Tutto sta cambiando molto rapidamente nelle ultime settimane – a livello economico, ecologico, tecnologico e sociale. A differenza di altri sconvolgimenti su larga scala, in questo caso la fine sembra ancora lontana. Gli uragani, i terremoti e i blackout hanno una breve durata; tutti aspettano che questo periodo di difficoltà passi per poi cominciare con la ricostruzione e un rapido ritorno alla solita vita quotidiana.
Il coronavirus è molto diverso. La maggior parte delle persone si sta ingegnando per riuscire a trovare nuove soluzioni; nessuno si sta limitando solo ad attendere che la questione si risolva.

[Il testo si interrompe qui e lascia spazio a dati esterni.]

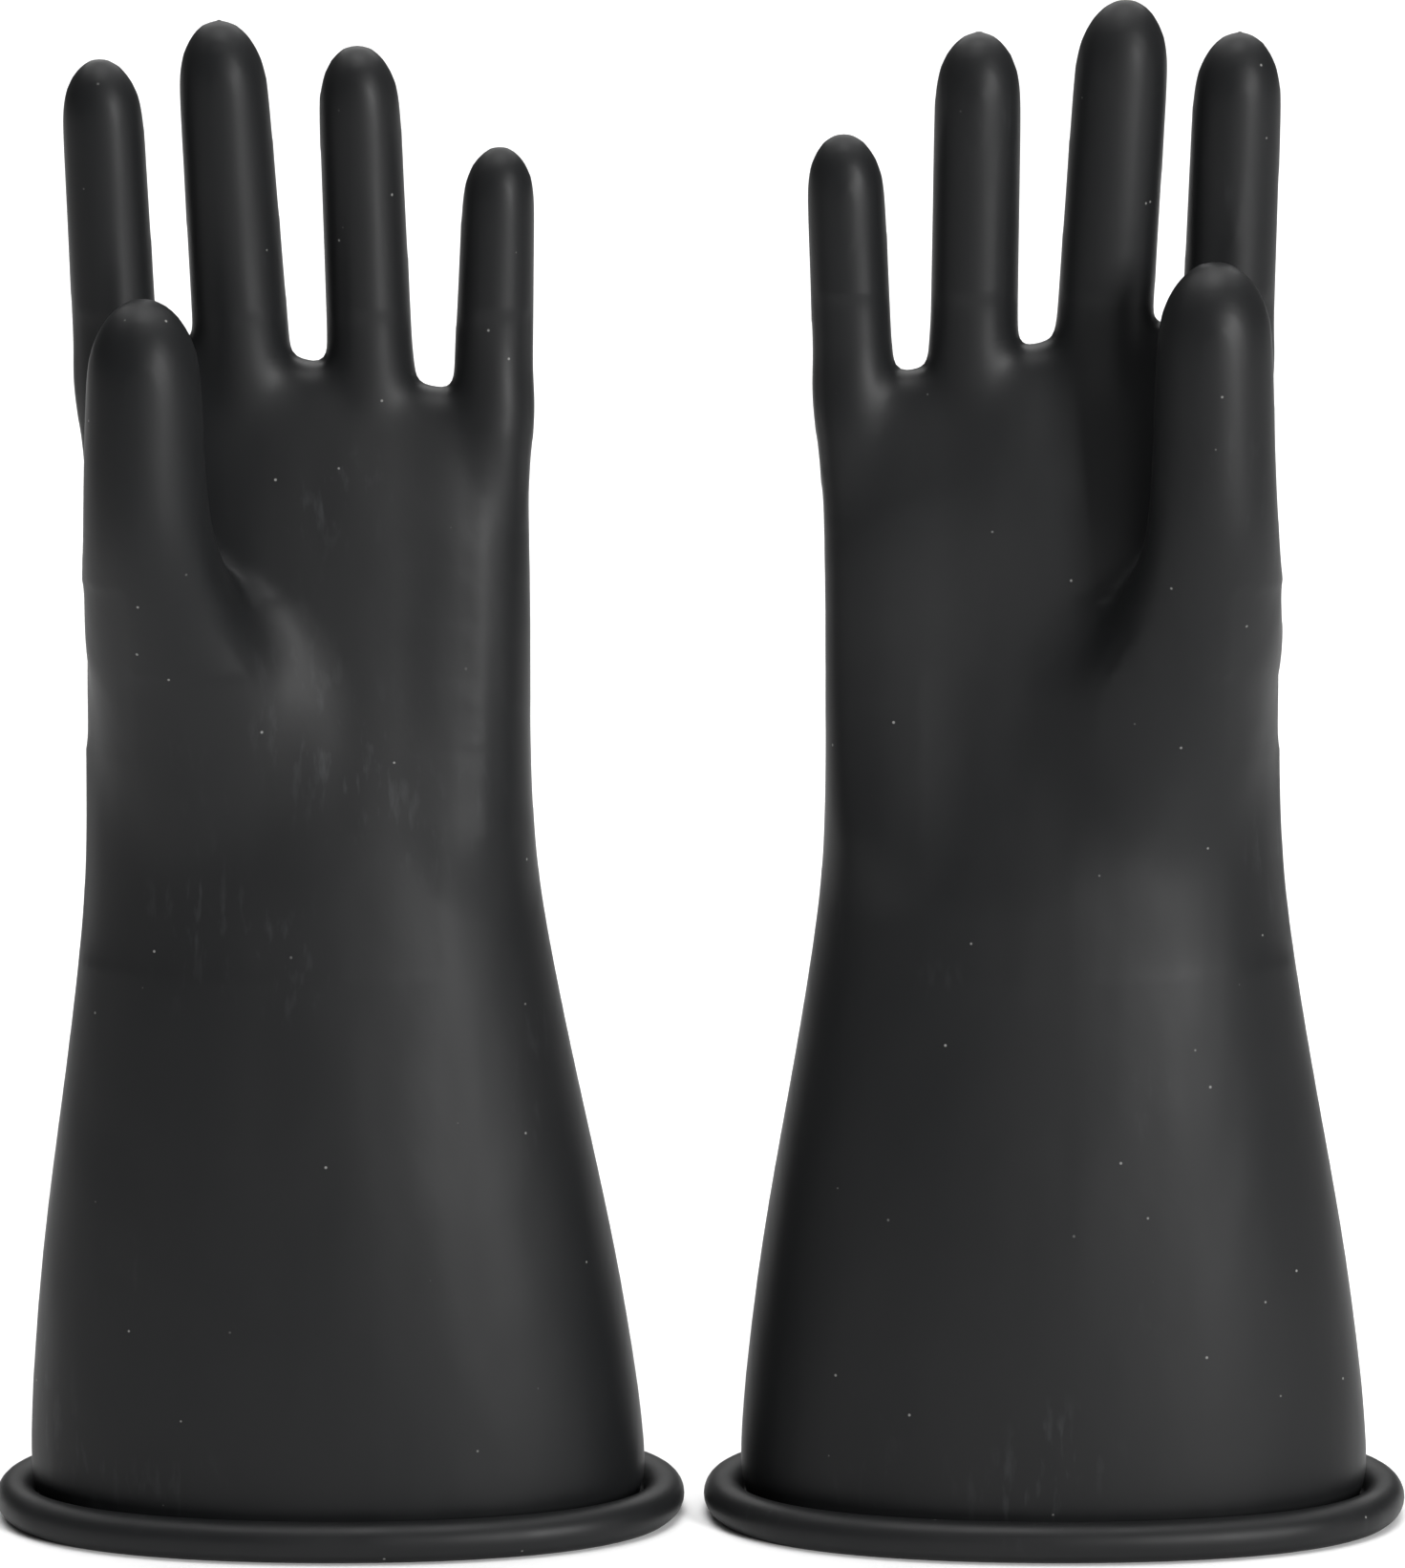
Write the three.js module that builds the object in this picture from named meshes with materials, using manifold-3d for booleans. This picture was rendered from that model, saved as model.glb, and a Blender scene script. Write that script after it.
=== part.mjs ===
// A pair of long electrical insulating gloves, standing fingers up on their rolled cuffs.
// Each glove is one dipped rubber skin: a rolled bead, a flared gauntlet, a wrist, a palm with a
// thumb stub, and five hollow digits. The skin flexes at the wrist and at two places on each digit,
// so those flex bands and the firmer stretches between them are separate sub-parts.
// Units are millimetres. +X is to the right, +Y points away from the palms, +Z is up, and the
// origin is on the floor, midway between the two cuffs.
import * as THREE from 'three';
import { mergeVertices } from 'three/addons/utils/BufferGeometryUtils.js';
import Module from 'manifold-3d';

const wasm = await Module();
wasm.setup();

// Driving dimensions
const WALL = 2;                 // thickness of the rubber
const GAP = 0.3;                // clearance between neighbouring sub-parts
const LEFT_CUFF_X = -85.5;      // centre of the left glove's cuff
const RIGHT_CUFF_X = 84;        // centre of the right glove's cuff
const BODY_SIDES = 28;          // facets round the gauntlet, wrist and palm
const DIGIT_SIDES = 12;         // facets round a digit

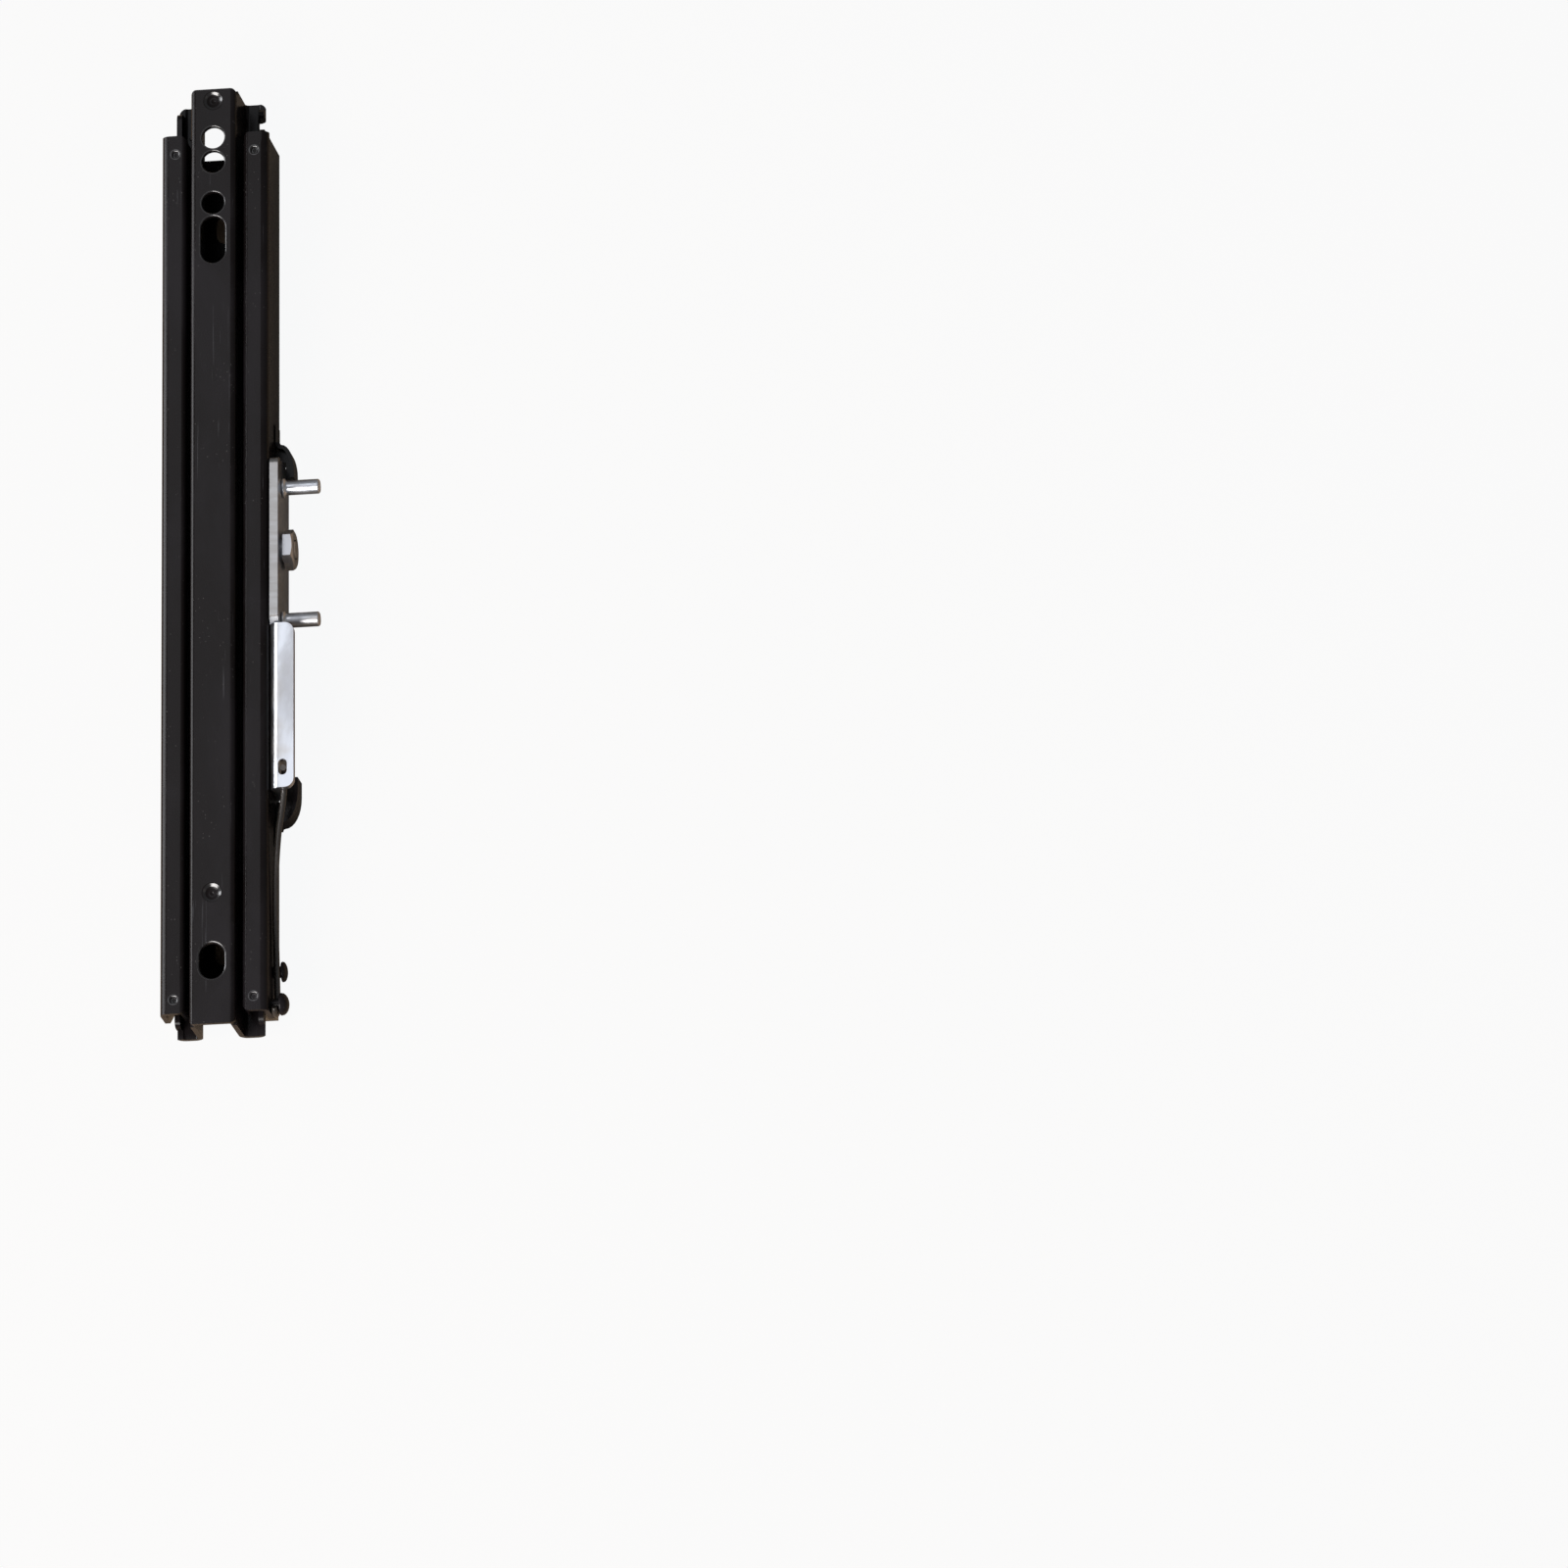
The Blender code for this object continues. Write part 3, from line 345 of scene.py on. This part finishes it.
def make_spring_wire():
    """Oil-blacked spring wire with drawing lines along it."""
    material, tree, shader = new_material("spring_wire_finish")
    clouds = use_group(tree, haze, "Mask", Patch_Size=90.0)
    marks = use_group(tree, scratches, "Mask", Lines=2200.0)
    cloudy = add_mix(tree, clouds, (0.020, 0.017, 0.015), (0.036, 0.030, 0.026))
    tree.links.new(add_mix(tree, add_maths(tree, "MULTIPLY", marks, 0.5), cloudy,
                           (0.13, 0.11, 0.095)), shader.inputs["Base Color"])
    tree.links.new(add_range(tree, clouds, 0.0, 1.0, 0.24, 0.38), shader.inputs["Roughness"])
    set_bump(tree, shader, use_group(tree, orange_peel, "Height", Grain=1600.0), 0.00001)
    return material


black_coat = make_black_coat()
zinc_plate = make_zinc("zinc_plate_finish", (0.62, 0.64, 0.68), (0.46, 0.47, 0.50),
                       (0.36, 0.31, 0.25))
nut_plate = make_zinc("nut_plate_finish", (0.44, 0.44, 0.46), (0.34, 0.33, 0.32),
                      (0.34, 0.28, 0.20))
bright_steel = make_bright_steel()
spring_wire = make_spring_wire()


def finish_of(node):
    """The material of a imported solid, by its name."""
    if node in ("lock_lever", "handle_pin_rear", "handle_pin_front"):
        return zinc_plate
    if node in ("pivot_nut", "pivot_stud"):
        return nut_plate
    if node == "lock_spring":
        return spring_wire
    if node.startswith(("ball", "roller")) and "cage" not in node:
        return bright_steel
    return black_coat


for name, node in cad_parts.items():
    for slot in node.material_slots:
        slot.material = finish_of(name)


# Modelling steps that the finer pieces share

# How far above a sheet its cutters start
cutter_lead = 0.0003


def select_none():
    """Leaves no object selected."""
    bpy.ops.object.select_all(action="DESELECT")


def select_only(item):
    """Selects one piece and makes it the active one."""
    select_none()
    item.select_set(True)
    bpy.context.view_layer.objects.active = item


def start_edit(item, mode="VERT"):
    """Opens a piece for editing with nothing on it selected."""
    select_only(item)
    bpy.ops.object.mode_set(mode="EDIT")
    bpy.ops.mesh.select_mode(type=mode)
    bpy.ops.mesh.select_all(action="DESELECT")


def end_edit():
    """Goes back from editing a piece."""
    bpy.ops.object.mode_set(mode="OBJECT")


def settle(item):
    """Leaves the piece's object at the origin, with its place in its mesh."""
    select_only(item)
    bpy.ops.object.transform_apply(location=True, rotation=True, scale=True)


def apply_step(item, kind, **values):
    """Adds a modifier with its values and applies it."""
    select_only(item)
    step = item.modifiers.new(kind.lower(), kind)
    for label, value in values.items():
        setattr(step, label, value)
    bpy.ops.object.modifier_apply(modifier=step.name)


def cut_with(item, tool, operation="DIFFERENCE"):
    """Cuts away, joins or keeps what is shared with another shape, which is then thrown away."""
    apply_step(item, "BOOLEAN", operation=operation, solver="EXACT", use_hole_tolerant=True,
               object=tool)
    bpy.data.objects.remove(tool, do_unlink=True)


def round_edges(item, width, segments=2, sharp=32.0):
    """Rounds every edge that turns by more than the sharp angle, in degrees."""
    apply_step(item, "BEVEL", width=width, segments=segments, limit_method="ANGLE",
               angle_limit=math.radians(sharp), use_clamp_overlap=True)


def smooth(item, degrees=34.0):
    """Shades curves smooth, and lets the large flat faces set the shading at their edges."""
    select_only(item)
    bpy.ops.object.shade_smooth_by_angle(angle=math.radians(degrees))
    apply_step(item, "WEIGHTED_NORMAL", keep_sharp=True, weight=80)


def clean_faces(item):
    """Merges doubled points and makes each flat area one face again."""
    start_edit(item)
    bpy.ops.mesh.select_all(action="SELECT")
    bpy.ops.mesh.remove_doubles(threshold=0.00001)
    bpy.ops.mesh.dissolve_limited(angle_limit=math.radians(0.4))
    bpy.ops.mesh.dissolve_degenerate(threshold=0.00001)
    bpy.ops.mesh.normals_make_consistent(inside=False)
    end_edit()


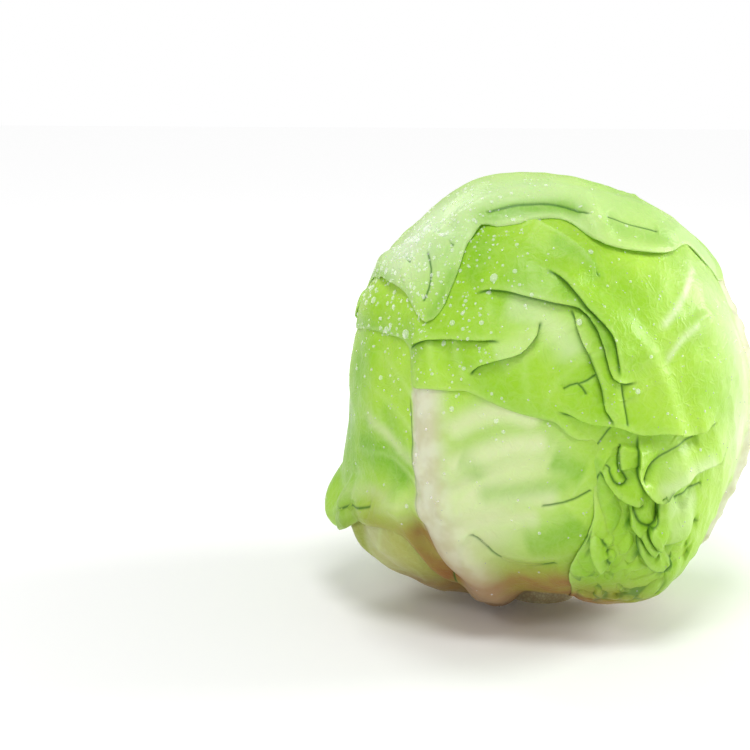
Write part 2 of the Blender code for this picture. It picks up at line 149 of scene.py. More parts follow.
# Side veins: how many steps they take, how far they bend at each in degrees, what is left of their height
# and width at the tip, their colour, and their twigs: from where to where, length, height, width and lean.
# The front leaf's main side veins are higher and wider.
VEIN_STEPS = 4
VEIN_BEND = 10
VEIN_TIP = (0.3, 0.7)
VEIN_COLOUR = 0.75
TWIG_SPAN = (0.25, 0.95)
TWIG_SHARES = (0.32, 0.5, 0.75)
TWIG_LEAN = 50
SIDE_VEIN_HEIGHT = 0.0016
SIDE_VEIN_WIDTH = 0.0050

# Puffed cells: how far their middles scatter, how far the cells reach and over how much of that they fade,
# how wavy and steep the walls between them are, how deep they lie, and how dark and wide the painted shade
# lines there are
CELL_REACH = 1.7
CELL_SCATTER = 0.6
CELL_FAR = 1.6
CELL_FADE = 0.9
WALL_WAVES = 2.2
WALL_BEND = 0.10
WALL_RISE = 1.8
WALL_DEPTH = 0.35
WALL_SHADE = 0.75
WALL_WIDTH = 0.16

# The margin: how wide the strip is in which the inner face follows the outer one, the thin edge and its
# share of the blade's thickness, how far in it curls, and how far in the blade has its full lift
RIM = 0.007
THIN_EDGE = 0.0022
THIN_SHARE = 0.55
CURL_WIDTH = 0.0045
SETTLED = 0.014

# Where painted shade and warm bounced light turn the leaves brown towards their feet, as the direction's
# downward part
FOOT_FROM = 0.74
FOOT_RUN = 0.20

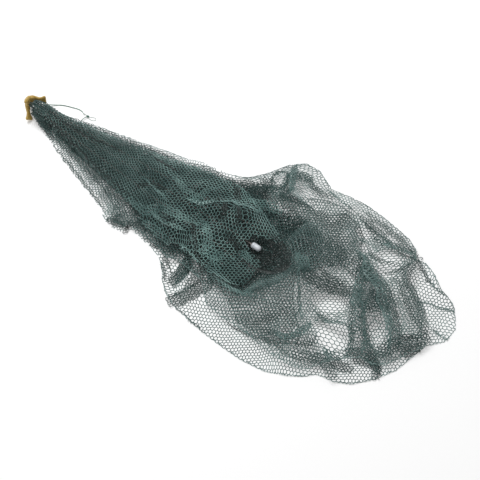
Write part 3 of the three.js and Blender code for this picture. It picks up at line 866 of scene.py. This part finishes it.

Per esempio, per molti anni le aziende tecnologiche hanno sperimentato per il loro personale il lavoro da casa, ma questo sistema non è mai stato realmente applicato e messo in atto su larga scala. Seattle è una delle città degli Stati Uniti più colpite dal virus ed è la sede di alcune delle più grandi aziende tecnologiche del mondo, tra cui Microsoft e Amazon. Nell’ultima settimana, la maggior parte di queste aziende ha chiesto al proprio personale di lavorare da casa e alcune di esse lo hanno reso persino obbligatorio. Tutto ciò potrebbe trasformare per sempre il lavoro e gli stili di vita evitando il pendolarismo, i palazzi di uffici, gli ingorghi, i parcheggi e così via.
Qualche giorno fa ha iniziato a circolare un’immagine satellitare che fa un confronto tra Pechino prima del virus e dopo il blocco della Cina. Nella prima immagine si vedevano le nuvole di inquinamento, mentre nell’altra veniva fotografato un cielo senza nuvole. Il rallentamento della produzione ha determinato una riduzione del traffico aereo e un aumento delle persone che lavorano da casa; questi ultimi cambiamenti potrebbero esserci di aiuto per raggiungere l’obiettivo a lungo termine dell’accordo di Parigi sul contenimento dell’aumento della temperatura.
Ogni paese sta cercando di affrontare il virus a modo suo, ma il virus non ha frontiere e con il tasso attuale di un milione di persone che viaggiano ogni giorno, è quasi impossibile tenerlo sotto controllo a lungo termine. L’Italia ne è un buon esempio; mettere il paese in isolamento avrà altri tipi di conseguenze, forse dannose quanto il virus stesso. L’economia italiana dipende fortemente dal turismo e l’isolamento potrebbe mettere migliaia di imprese e lavoratori in immediata difficoltà economica, colpendo istituzioni come banche, agenti immobiliari e agricoltori e continuando ad allargarsi oltre il turismo.
Questa emergenza è una questione globale, poiché i nostri sistemi economici, ecologici, ambientali, energetici, di produzione alimentare, di comunicazione e tecnologici funzionano tutti in struttura.
Viviamo TUTTI sullo stesso pianeta e avremo bisogno di una nuova fase di comprensione, sviluppo e tipo di progetto futuro. Dobbiamo smettere di pensare solo a noi stessi, alla nostra famiglia, al nostro quartiere, al nostro paese. Questo virus va direttamente contro il modo in cui strutturiamo i nostri sistemi sanitari. È ridicolo che qui negli Stati Uniti (N.d.T.) tutti paghino un’assicurazione sanitaria che copre le spese mediche. Un virus non si comporta in questa maniera. Il problema non è solo se si prende il virus, ma cosa accade alle persone prive di un’assicurazione sanitaria sociale che si potrebbero contagiare.
Le conseguenze disastrose della Seconda Guerra Mondiale, che ha devastato gran parte dell’Europa e causato milioni di morti, hanno dato vita alle Nazioni Unite. L’Onu fu fondata per salvaguardare la democrazia, la libertà e la pace all’indomani del nazismo e della Seconda Guerra Mondiale. E il predecessore dell’Onu, la Lega delle Nazioni, è stata creata come diretta conseguenza della Prima Guerra Mondiale.
Come canta John Lennon in “Imagine”, speriamo che in seguito al coronavirus il mondo si unisca per abbandonare tutte le precedenti credenze, dare priorità alla vita e al benessere di ogni essere umano sul pianeta e impegnarsi a usare gli strumenti e il criterio della nonviolenza per progredire verso la costruzione di una Nazione Umana Universale.